A pochi chilometri dalla nostre coste, si stanno combattendo almeno due guerre. La prima è quella per il futuro della Libia. Petrolio, traffici e controllo del territorio sono gli inconfessabili motivi di quel conflitto, presentato all’opinione pubblica europea con il vestito buono della disputa religiosa o del diritto alla democrazia di quei popolo. Argomentazioni sottili e false come foglio di carta velina. L’altra guerra combattuta sia in mare, sia in terra è quella per la sopravvivenza di oltre mezzo milione di persone. Tanti sarebbero i migranti prigionieri nello scacchiere libico. Provengono da ogni angolo dell’Africa, ogni giorno sperano di veder il sole tramontare e non soccombere a violenze e soprusi, perché quello è il trattamento a cui vengono sottoposti giorno dopo giorno.
Visti da Fortezza Europa, quei migranti sono immagini confuse. C’è chi li chiama “risorse”, trasformando in oggetti le loro identità umane, e chi invece li ritiene dei problemi, chiudendo ogni porto e ogni porta della speranza a un loro arrivo sulle coste europee. E’ una follia collettiva. Con navi che salpano verso il Canale di Sicilia per salvare vite umane, nella paradossale certezza di dover comunque prepararsi a raccogliere salme martirizzate dalla salsedine. Ed infine, la tribuna del contesto mediatico mainstream, sempre pronta all’ospitata per soloni della propaganda pronti a spiegarci come sia rischioso accogliere chiunque, in nome della salvaguardia di un presunto “marker” di italianità (o in una dimensione più ampia di tenuta di un’identità europea). Ed ancora, un corollario di conti sulla demografia prossima ventura, proiezioni sulla previdenza: quando si parla di migrazioni, ogni genere di riflessione statistica o filosofica viene gettata in pasto all’opinione pubblica.
Sinceramente, ho parecchi dubbi. Nutro il sospetto che la cura del prossimo sia l’ultimo dei pensieri. Ho dubbi, perché temo che le argomentazioni esprimano soltanto la voglia di ottenere un vantaggio politico. D’altronde come spiegare, se non in forma di propaganda e ricerca del consenso, il concept leghista “Prima gli italiani”. Ma di quali italiani e di quale Italia si parla? Inutile girarci intorno. Quel messaggio ha un contenuto implicito, ovvero il timore che una precisa razza possa venire inquinata. Questo, amici miei, suona come puro razzismo.
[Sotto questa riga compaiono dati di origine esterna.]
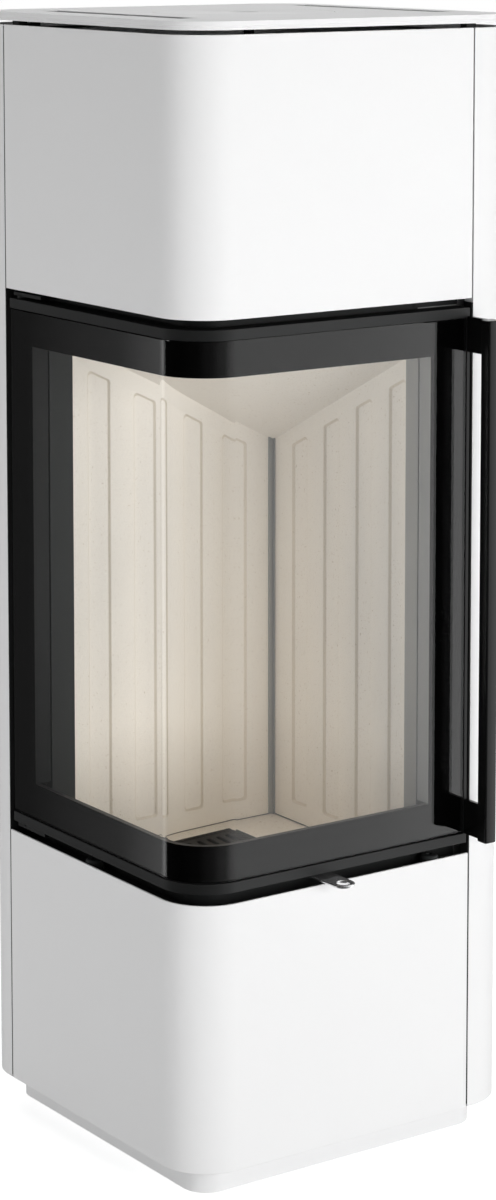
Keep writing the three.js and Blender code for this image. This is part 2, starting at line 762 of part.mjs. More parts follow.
// round duct from the back panel, bent up to the firebox floor
class DuctRoute extends THREE.Curve {
  getPoint(t, target = new THREE.Vector3()) {
    const back = bodyDepth + ductReach;
    const bendY = ductFromFront + ductBendRadius;
    const bendZ = ductHeight + ductBendRadius;
    const top = floorPlateBottom - seat;
    if (t < ductRouteSplit) {
      return target.set(centreX, back + (bendY - back) * (t / ductRouteSplit), ductHeight);
    }
    if (t > 1 - ductRouteSplit) {
      return target.set(centreX, ductFromFront,
        bendZ + (top - bendZ) * ((t - 1 + ductRouteSplit) / ductRouteSplit));
    }
    const angle = ((t - ductRouteSplit) / (1 - 2 * ductRouteSplit)) * (Math.PI / 2);
    return target.set(centreX, bendY - ductBendRadius * Math.sin(angle),
      bendZ - ductBendRadius * Math.cos(angle));
  }

  getPointAt(u, target) {
    return this.getPoint(u, target);
  }

  getTangentAt(u, target = new THREE.Vector3()) {
    const quarter = Math.min(Math.max((u - ductRouteSplit) / (1 - 2 * ductRouteSplit), 0), 1) * (Math.PI / 2);
    return target.set(0, -Math.cos(quarter), Math.sin(quarter));
  }

  computeFrenetFrames(segments) {
    const tangents = Array.from({ length: segments + 1 }, (_, index) => this.getTangentAt(index / segments));
    const normals = tangents.map(() => new THREE.Vector3(1, 0, 0));
    const binormals = tangents.map((tangent, index) =>
      new THREE.Vector3().crossVectors(tangent, normals[index]));
    return { tangents, normals, binormals };
  }
}

const ductSteps = 10;
const ductRouteSplit = 1 / ductSteps; // share of the steps on each straight run

function airDuct() {
  const ring = new THREE.Shape().absarc(0, 0, ductRadius, 0, Math.PI * 2);
  ring.holes.push(new THREE.Path().absarc(0, 0, ductRadius - ductWall, 0, Math.PI * 2));
  return new THREE.ExtrudeGeometry(ring, {
    steps: ductSteps, extrudePath: new DuctRoute(), curveSegments: roundSides / 4, bevelEnabled: false,
  });
}

const airBoxTop = leverBottom - seat * 2;

function airBox() {
  const near = frameInner + airBoxInset;
  const far = ledgeDepth - frameSheet - airBoxInset;
  const right = bodyWidth - airBoxRightMargin;
  const slots = Array.from({ length: airSlots }, (_, index) => {
    const x = centreX + (index - (airSlots - 1) / 2) * airSlotPitch;
    const y = (near + far) / 2;
    return box(x - airSlotWidth / 2, x + airSlotWidth / 2, y - airSlotLength / 2, y + airSlotLength / 2,
      airBoxTop - airBoxSheet - past, airBoxTop + past);
  });
  const hollow = box(airBoxLeft + airBoxSheet, right - airBoxSheet, near + airBoxSheet, far - airBoxSheet,
    stoneBottom - past, airBoxTop - airBoxSheet);
  return cut(box(airBoxLeft, right, near, far, stoneBottom, airBoxTop), hollow, ...slots);
}

// low steel ledge behind the sill: a top plate and a rear wall that stands on the firebox floor
function frontLedge() {
  const near = frameInner + seat;
  const right = lipX - seat;
  const shape = new THREE.Shape();
  shape.moveTo(right, near);
  shape.lineTo(right, ledgeDepth);
  shape.lineTo(near, ledgeDepth);
  shape.absarc(cornerRadius, cornerRadius, cornerRadius - near, Math.PI, Math.PI * 1.5);
  const rearWall = box(near, right, ledgeDepth - frameSheet, ledgeDepth, stoneBottom, ledgeTop - past);
  return join(prism(shape, ledgeTop - frameSheet, ledgeTop), rearWall);
}

// flat tab with a round eye outside and a wide slide plate over the air slots inside
function airLever() {
  const half = leverWidth / 2;
  const shape = new THREE.Shape();
  shape.moveTo(leverFromLeft + half, -leverReach);
  shape.lineTo(leverFromLeft + half, slidePlateFront);
  shape.lineTo(slidePlateRight, slidePlateFront);
  shape.lineTo(slidePlateRight, slidePlateBack);
  shape.lineTo(slidePlateLeft, slidePlateBack);
  shape.lineTo(slidePlateLeft, slidePlateFront);
  shape.lineTo(leverFromLeft - half, slidePlateFront);
  shape.absarc(leverFromLeft, -leverReach, half, Math.PI, Math.PI * 2);
  shape.holes.push(new THREE.Path().absarc(leverFromLeft, -leverReach, leverEyeRadius, 0, Math.PI * 2));
  return prism(shape, leverBottom, leverTop);
}

add('air_duct', airDuct(), rawSteel);
add('air_box', airBox(), rawSteel);
add('front_ledge', frontLedge(), blackSteel);
add('air_lever', airLever(), polishedSteel);

// ---- smoke box and flue spigot ----

const smokeBoxBottom = fireboxTop + frameSheet + seat;
const smokeBoxBack = centreY + smokeBoxSize / 2;

function smokeBox() {
  const half = smokeBoxSize / 2;
  const inner = half - smokeBoxWall;
  const top = smokeBoxBottom + smokeBoxHeight;
  const hollow = box(centreX - inner, centreX + inner, centreY - inner, centreY + inner,
    smokeBoxBottom - past, top - smokeBoxWall);
  const outlet = lying(centreX, flueHeight, flueRadius - flueWall, smokeBoxBack - smokeBoxWall - past,
    smokeBoxBack + past);
  return cut(box(centreX - half, centreX + half, centreY - half, centreY + half, smokeBoxBottom, top),
    hollow, outlet);
}

function flueSpigot() {
  const start = smokeBoxBack + seat;
  const end = bodyDepth + flueReach;
  return cut(lying(centreX, flueHeight, flueRadius, start, end),
    lying(centreX, flueHeight, flueRadius - flueWall, start - past, end + past));
}

add('smoke_box', smokeBox(), rawSteel);
add('flue_spigot', flueSpigot(), blackSteel);

// ---- hinge brackets and rests under the door ----

const bracketEndY = doorBackEnd;
const bracketTop = doorBottom - seat - bracketGap;

// bracket plate welded to the sealing frame, with its pin standing in the door's rail
function hingeBracketBottom() {
  const plate = box(bracketFromFace, sealPlane - seat, bracketEndY - bracketLength, bracketEndY,
    bracketTop - bracketSheet, bracketTop);
  const collar = upright(hingeX, hingeY, collarRadius, bracketTop - past, doorBottom - seat, 24);
  const pin = upright(hingeX, hingeY, pinRadius, bracketTop - past, doorBottom + pinLength, 24);
  return join(plate, collar, pin);
}

function hingeBracketTop() {
  const low = doorTop + bracketGap;
  const plate = box(bracketFromFace, sealPlane - seat, bracketEndY - bracketLength, bracketEndY,
    low, low + bracketSheet);
  const collar = upright(hingeX, hingeY, collarRadius, doorTop + seat, low + past, 24);
  return join(plate, collar, upright(hingeX, hingeY, pinRadius, doorTop - pinLength, low + past, 24));
}

// low domed rest screws on the lower ledge
function doorRest(x, y) {
  const base = lowerLedgeTop + seat;
  const profile = [
    new THREE.Vector2(0, 0),
    new THREE.Vector2(restRadius, 0),
    new THREE.Vector2(restRadius, restHeight * 0.7),
    new THREE.Vector2(restRadius * 0.8, restHeight * 0.92),
    new THREE.Vector2(0, restHeight),
  ];
  return new THREE.LatheGeometry(profile, 24).rotateX(Math.PI / 2).translate(x, y, base);
}

add('hinge_bracket_bottom', hingeBracketBottom(), blackSteel);
add('hinge_bracket_top', hingeBracketTop(), blackSteel);
add('door_rest_left', doorRest(restFromFace, seamY - leftRestFromSeam), greySteel);
add('door_rest_front', doorRest(seamX - frontRestFromSeam, restFromFace), greySteel);

// ---- door ----

const door = new THREE.Group();
stove.add(door);

const railDepthBack = doorThickness - hingeEndRelief;
const pinHole = (z0, z1) => upright(hingeX, hingeY, pinRadius + pinClearance, z0, z1, 24);

// the part of a rail behind the pin is thinner, so that it clears the jamb when the door swings
function hingeRelief(z0, z1) {
  return box(railDepthBack, doorThickness + past, hingeY, doorBackEnd + past, z0 - past, z1 + past);
}

function topRail() {
  const strip = prism(bentStrip(0, doorThickness, doorBackEnd, doorRightEnd), doorTop - railStrip, doorTop);
  const lip = prism(bentStrip(glassBack, glassBack + railLip, glassBackEnd, glassRightEnd), windowTop,
    doorTop - railStrip + past);
  const back = prism(bentStrip(glassBack + railLip - past, doorThickness, glassBackEnd, glassRightEnd),
    windowTop + railStep, doorTop - railStrip + past);
  return cut(join(strip, lip, back), hingeRelief(windowTop, doorTop),
    pinHole(doorTop - railStrip - past, doorTop + past));
}

function bottomRail() {
  const strip = prism(bentStrip(0, doorThickness, doorBackEnd, doorRightEnd), doorBottom,
    doorBottom + railStrip);
  const lip = prism(bentStrip(glassBack, glassBack + railLip, glassBackEnd, glassRightEnd),
    doorBottom + railStrip - past, windowBottom);
  const back = prism(bentStrip(glassBack + railLip - past, doorThickness, glassBackEnd, glassRightEnd),
    doorBottom + railStrip - past, windowBottom - railStep);
  return cut(join(strip, lip, back), hingeRelief(doorBottom, windowBottom),
    pinHole(doorBottom - past, doorBottom + railStrip + past));
}

const stileLow = windowBottom + seat;
const stileHigh = windowTop - seat;

function hingeStile() {
  const shape = polygon([glassBack, windowBack], [doorThickness, windowBack], [doorThickness, hingeY],
    [railDepthBack, hingeY], [railDepthBack, doorBackEnd], [glassBack, doorBackEnd]);
  return prism(shape, stileLow, stileHigh);
}

// stands behind the glass and shows a narrow bare edge beside it
function lockStile() {
  const edge = doorRightEnd - lockEdgeStrip;
  const low = doorBottom + railStrip + seat;
  const high = doorTop - railStrip - seat;
  const edgeStrip = box(edge, doorRightEnd, 0, doorThickness, low, high);
  const web = box(windowRight, edge + past, glassBack, doorThickness, stileLow, stileHigh);
  return join(edgeStrip, web);
}

function doorGlass() {
  const outer = glassRecess;
  return prism(bentStrip(outer, outer + glassThickness, glassBackEnd, glassRightEnd), glassBottom, glassTop);
}

// rope seal, one closed loop on the inside of the frame
function doorSeal() {
  const low = windowBottom - railStep - sealFromWindow;
  const high = windowTop + railStep + sealFromWindow;
  const backEnd = windowBack + sealFromWindow + sealWidth;
  const rightEnd = windowRight + sealFromWindow + sealWidth;
  const near = doorThickness + seat;
  const far = near + sealThickness - seat * 2;
  const whole = prism(bentStrip(near, far, backEnd, rightEnd), low - sealWidth, high + sealWidth);
  const inner = box(0, rightEnd - sealWidth, 0, backEnd - sealWidth, low, high);
  return cut(whole, inner);
}

const barRight = doorRightEnd + handleRightReach;
const barLeft = barRight - handleBar;
const barLow = doorBottom + handleBottomRise;
const barHigh = doorTop - handleTopDrop;

// square bar with slightly rounded long edges
function handleBarSolid() {
  const round = handleEdgeRound;
  const front = -handleGap - handleBar;
  const back = -handleGap;
  const shape = new THREE.Shape();
  shape.moveTo(barLeft + round, front);
  shape.absarc(barRight - round, front + round, round, -Math.PI / 2, 0);
  shape.absarc(barRight - round, back - round, round, 0, Math.PI / 2);
  shape.absarc(barLeft + round, back - round, round, Math.PI / 2, Math.PI);
  shape.absarc(barLeft + round, front + round, round, Math.PI, Math.PI * 1.5);
  const geometry = new THREE.ExtrudeGeometry(shape,
    { depth: barHigh - barLow, bevelEnabled: false, curveSegments: 2 });
  return geometry.translate(0, 0, barLow);
}

function handleArm(low) {
  const left = barLeft + armFromBarEdge;
  return box(left, left + armThickness, -handleGap + seat, -seat, low, low + armHeight);
}

add('door_top_rail', topRail(), blackSteel, door);
add('door_bottom_rail', bottomRail(), blackSteel, door);
add('door_hinge_stile', hingeStile(), blackSteel, door);
add('door_lock_stile', lockStile(), blackSteel, door);
add('door_glass', doorGlass(), clearGlass, door);
add('door_seal', doorSeal(), ropeSeal, door);
add('handle_bar', handleBarSolid(), handleBlack, door);
add('handle_arm_top', handleArm(barHigh - armHeight), handleBlack, door);
add('handle_arm_bottom', handleArm(barLow), handleBlack, door);

export default stove;
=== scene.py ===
import json
import math

import bmesh
import bpy
from mathutils import Matrix, Vector


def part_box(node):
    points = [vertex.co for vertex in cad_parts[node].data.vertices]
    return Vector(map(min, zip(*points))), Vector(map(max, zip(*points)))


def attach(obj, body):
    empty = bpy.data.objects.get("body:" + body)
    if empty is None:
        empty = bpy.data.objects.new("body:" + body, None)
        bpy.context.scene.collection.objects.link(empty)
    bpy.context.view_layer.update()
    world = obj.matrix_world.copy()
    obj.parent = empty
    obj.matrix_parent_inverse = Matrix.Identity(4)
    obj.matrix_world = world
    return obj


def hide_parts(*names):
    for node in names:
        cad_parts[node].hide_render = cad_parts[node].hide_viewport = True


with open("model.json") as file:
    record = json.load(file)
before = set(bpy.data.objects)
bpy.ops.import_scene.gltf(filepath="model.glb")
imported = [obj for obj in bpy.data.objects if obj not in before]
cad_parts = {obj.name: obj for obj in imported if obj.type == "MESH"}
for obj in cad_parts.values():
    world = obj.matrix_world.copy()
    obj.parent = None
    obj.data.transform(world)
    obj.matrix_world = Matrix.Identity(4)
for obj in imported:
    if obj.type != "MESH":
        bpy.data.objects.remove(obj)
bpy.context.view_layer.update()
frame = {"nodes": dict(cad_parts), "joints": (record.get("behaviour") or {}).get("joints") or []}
nodes = frame["nodes"]
scene = bpy.context.scene
print("frame loaded,", len(nodes), "pieces")

# The body's four faces, and the corner radius that every bent piece follows
casing = {
    "cornerRadius": 0.062,
    "sheet": 0.0025,
    "edge": 0.0005,
    "arcSteps": 26,
    "seamReturn": 0.016,
}
sheet = casing["sheet"]
plateLow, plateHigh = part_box("top_plate")
leftFace, frontFace = plateLow.x, plateLow.y
rightFace, backFace = plateHigh.x, plateHigh.y


# Outlines in plan, as lists of (x, y)

def arc(centreX, centreY, radius, start, end, steps=None):
    steps = steps or casing["arcSteps"]
    turns = [math.radians(start + (end - start) * i / steps) for i in range(steps + 1)]
    return [(centreX + radius * math.cos(t), centreY + radius * math.sin(t)) for t in turns]


def circle(centreX, centreY, radius, steps=96):
    return arc(centreX, centreY, radius, 0, 360, steps)[:-1]


def rectangle(x0, x1, y0, y1):
    return [(x0, y0), (x1, y0), (x1, y1), (x0, y1)]


def roundRectangle(x0, x1, y0, y1, radius, steps=6):
    return (arc(x1 - radius, y0 + radius, radius, -90, 0, steps)
            + arc(x1 - radius, y1 - radius, radius, 0, 90, steps)
            + arc(x0 + radius, y1 - radius, radius, 90, 180, steps)
            + arc(x0 + radius, y0 + radius, radius, 180, 270, steps))


def bodyOutline(inset):
    radius = casing["cornerRadius"] - inset
    return roundRectangle(leftFace + inset, rightFace - inset, frontFace + inset, backFace - inset,
                          radius, casing["arcSteps"])


# A strip bent round the front left corner, between two depths from the faces
def bentBand(outer, inner, backEnd, rightEnd):
    radius = casing["cornerRadius"]
    middleX, middleY = leftFace + radius, frontFace + radius
    return ([(leftFace + outer, backEnd)]
            + arc(middleX, middleY, radius - outer, 180, 270)
            + [(rightEnd, frontFace + outer), (rightEnd, frontFace + inner)]
            + arc(middleX, middleY, radius - inner, 270, 180)
            + [(leftFace + inner, backEnd)])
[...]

Vado a braccio e non vorrei offendere nessuno: la cultura italiana, per come la vedo io, è già andata da un pezzo. La religione cattolica ne fu matrice. Oggi è solo un orpello consumato in modalità utilitaristica. L’italiano prega e si affida a Dio soltanto quando ha problemi. La vita sociale di un tempo non esiste più. Al posto dei baretti di periferia – dove si discuteva del tutto e del niente, dove si giocava a calciobalilla o al flipper – ci sono lounge bar e sofisticati happy hour, che di italico non hanno nulla. Lì la gente non parla, non si confronta; chatta a capo chino, navigando sui social per ribadire il proprio ego virtuale da contrapporre al nulla della realtà. Di cosa e da chi dovremmo sentirci defraudati? Non siamo altro che ombre di un passato, vi concedo, illustre. E non pensiate che i migranti siano felici di stare qui in Italia. I nostri valori sono tutti concentrati in un mondo di persone sole, in perpetuo contrasto di egoismo reciproco, nessun valore superiore ma solo denaro e potere. La politica dominante ne è la rappresentazione plastica, proprio con lo slogan “prima gli italiani”.
La mia ancora di salvezza, anche rispetto al tema delle migrazioni, è solo e soltanto la Chiesa. Ma, anche qui, quali parole ascoltare? Credere ed affidarsi come da dogma al Santo Padre Francesco che invoca un mondo aperto e più giusto? Oppure riflettere e condividere quanto sostiene il Cardinale Robert Sarah, africano: il suo è un invito esplicito affinché l’Europa chiuda gli ingressi, per non perdere identità e per non sottrarre linfa vitale al futuro del Continente Nero? Io non so decidere.